A Recipe for a Happy Life

日本での幸せライフレシピ

女性の日

ベトナムという国の素性を手っ取り早く、かつ正確に知るには、ベトナム女性の生き様をメンタル、フィジカル両面で学ぶことが一番だと思う。ベトナム3000年の歴史を長大な織物に例えれば、縦糸を織り込んできたのは女性で、横糸を担ってきたのは男性だと言えよう。間違いなく、縦糸は男性でなく、女性だ。

2020年12月14日付小欄「恋愛 Vol.1」で、いささか辛辣に、パワフルなベトナム女性の実態を紹介した。実際、紀元1世紀に起きた対中国の反乱を指揮したチュン姉妹や、20世紀半ばの抗仏ゲリラで、フランスに処刑(19)された女学生、ボー・ティ・サウら、救国の英雄、偉人の中には、女性が少なくない。「恋愛 Vol.1」では、ベトナム女性は「結婚したら猫から虎に変貌する」と紹介したら、知人の在日ベトナム人女性(既婚者)から「モデルは誰ですか?」と、凄みを含んだ目で尋ねられ、当人を目の前にしていることは口が裂けても言えなかった。

そんなベトナム女性も、「時代の波」を避けることはできないようだ。

東日本在住のキム・アインさん(30代、仮名)は来日して約10年になる。結婚して子どもをなしたが、わけあって離婚し、いまは会社役員をやっている。

「私、きっと、家族を持つことに向いてないんです」。普段は自信満々でバリバリ働くキム・アインさんだが、身の上話になると、途端に元気をなくす。見た目も美人だし、日本語と英語に堪能で、非の打ち所がないように映るだけに余計、キム・アインさんの抱える悩みの深さが気になる。

「毎日、忙しすぎるんじゃないですか」。そう水を向けると、キム・アインさんは首を横に振る。本当の原因は何だろう。

キム・アインさんと同様に「家庭に向いてない」という別の女性の声を、最近耳にした。この方も、日本でバリバリ働くベトナム女性だ。

このコロナ禍で、仕事が快調で、生活にゆとりがあり、家族との団らんの時間も増え、趣味や読者の時間も充実して・・・なんて人が、世の中の多数派とは思えない。何よりも家族を大切にするベトナム人といえど、仕事大事のあまり、家庭を顧みる余裕がなくなっているのではないか。共稼ぎが当たり前で、セカンドジョブを持っている旦那さん方、奥さん方も珍しくないし、ベトナム女性もなんだかんだ、栄養剤を飲んだくらいでは癒やせない疲れを抱えているのかもしれない。

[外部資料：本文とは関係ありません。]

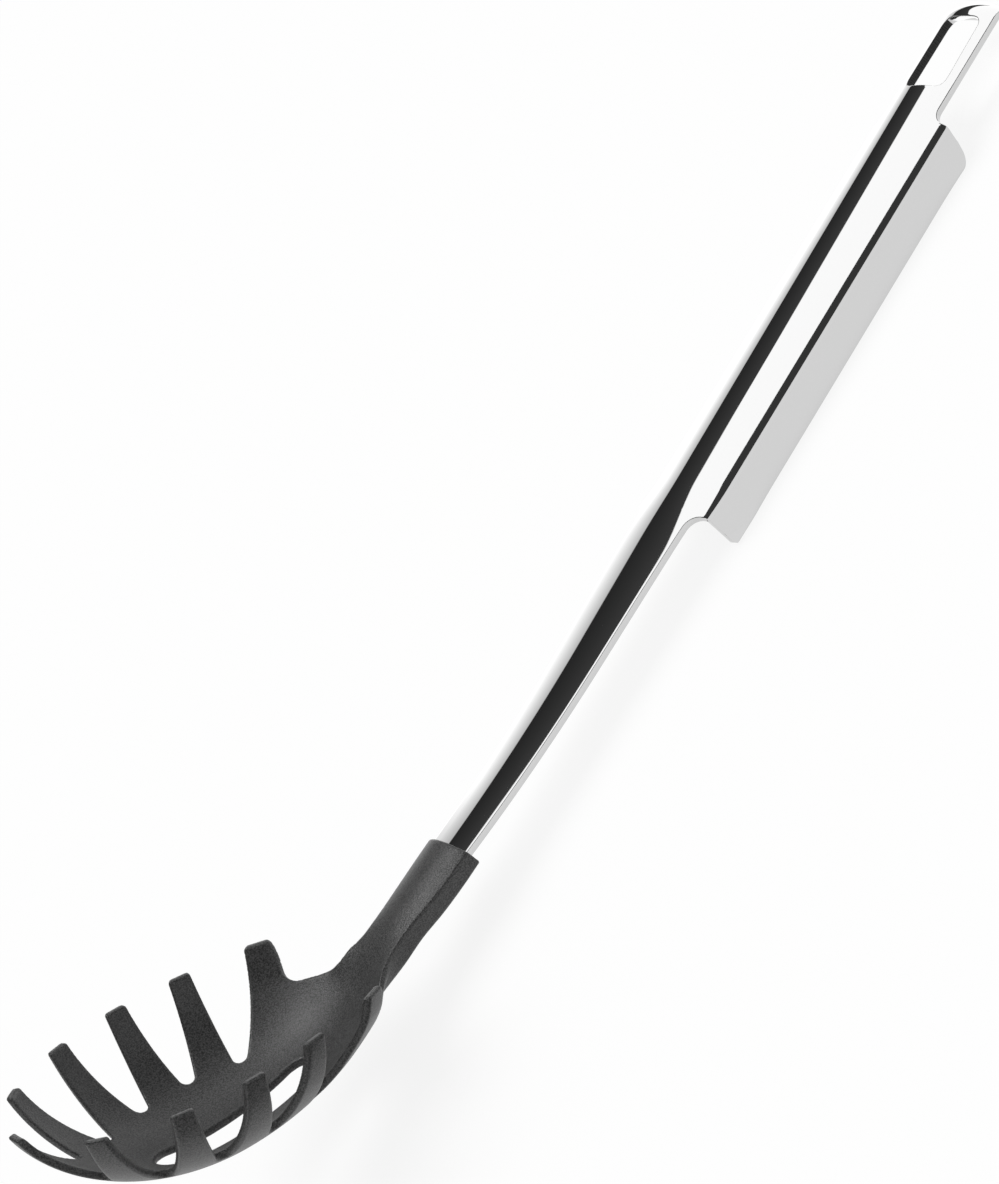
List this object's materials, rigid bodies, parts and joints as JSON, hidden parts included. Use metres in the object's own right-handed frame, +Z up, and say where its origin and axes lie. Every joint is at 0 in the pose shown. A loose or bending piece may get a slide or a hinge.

ベトナムには、祭日「女性の日」が年に2回ある。3月8日の「国際女性の日」と、10月20日の「ベトナム女性の日」だ。前者は外国由来、後者はベトナム共産党、北部由来の祭日で、母親や奥さん、恋人さんら身近な女性に花束や化粧品などの贈り物をする日だ。このセレモニーを忘れると大変なことになり、口を聴いてくれなかったり、ご飯のおかずやお小遣いを減らされたりするのはまだましな方で、時には血の雨が降るとか、降らないとか。

だから、この日が来ると、男たちは、せっせとプレゼントを届け、ご機嫌をうかがい、日頃の感謝を口にする。そんな日が年に2回あるということは、それだけ、女性を大切にするお国柄であり、平たく言えば、ベトナム女性の圧倒的存在感を物語っている。

ベトナムでときどき、家の外で精を出し過ぎた旦那さんが、逆上した奥さんに「チョキン!」とやられてしまうのも、ベトナム女性の情の深さ、強さ、濃さ、重さの裏返しとも言える。ベトナム女性と一緒に暮らすと、「女性の日」は年に2回どころか、365回(うるう年は366回)あるという笑い話があるが、それで家の中がうまくいくのであれば、と短絡的に考えてしまうのは、筆者の不勉強ゆえだろうか。 今年の「ベトナム女性の日」がもうじきやってくる。お疲れの気味の奥さん方やガールフレンドたちの笑顔を見たいと願うベトナムの男たちに、心からエールを送りたい。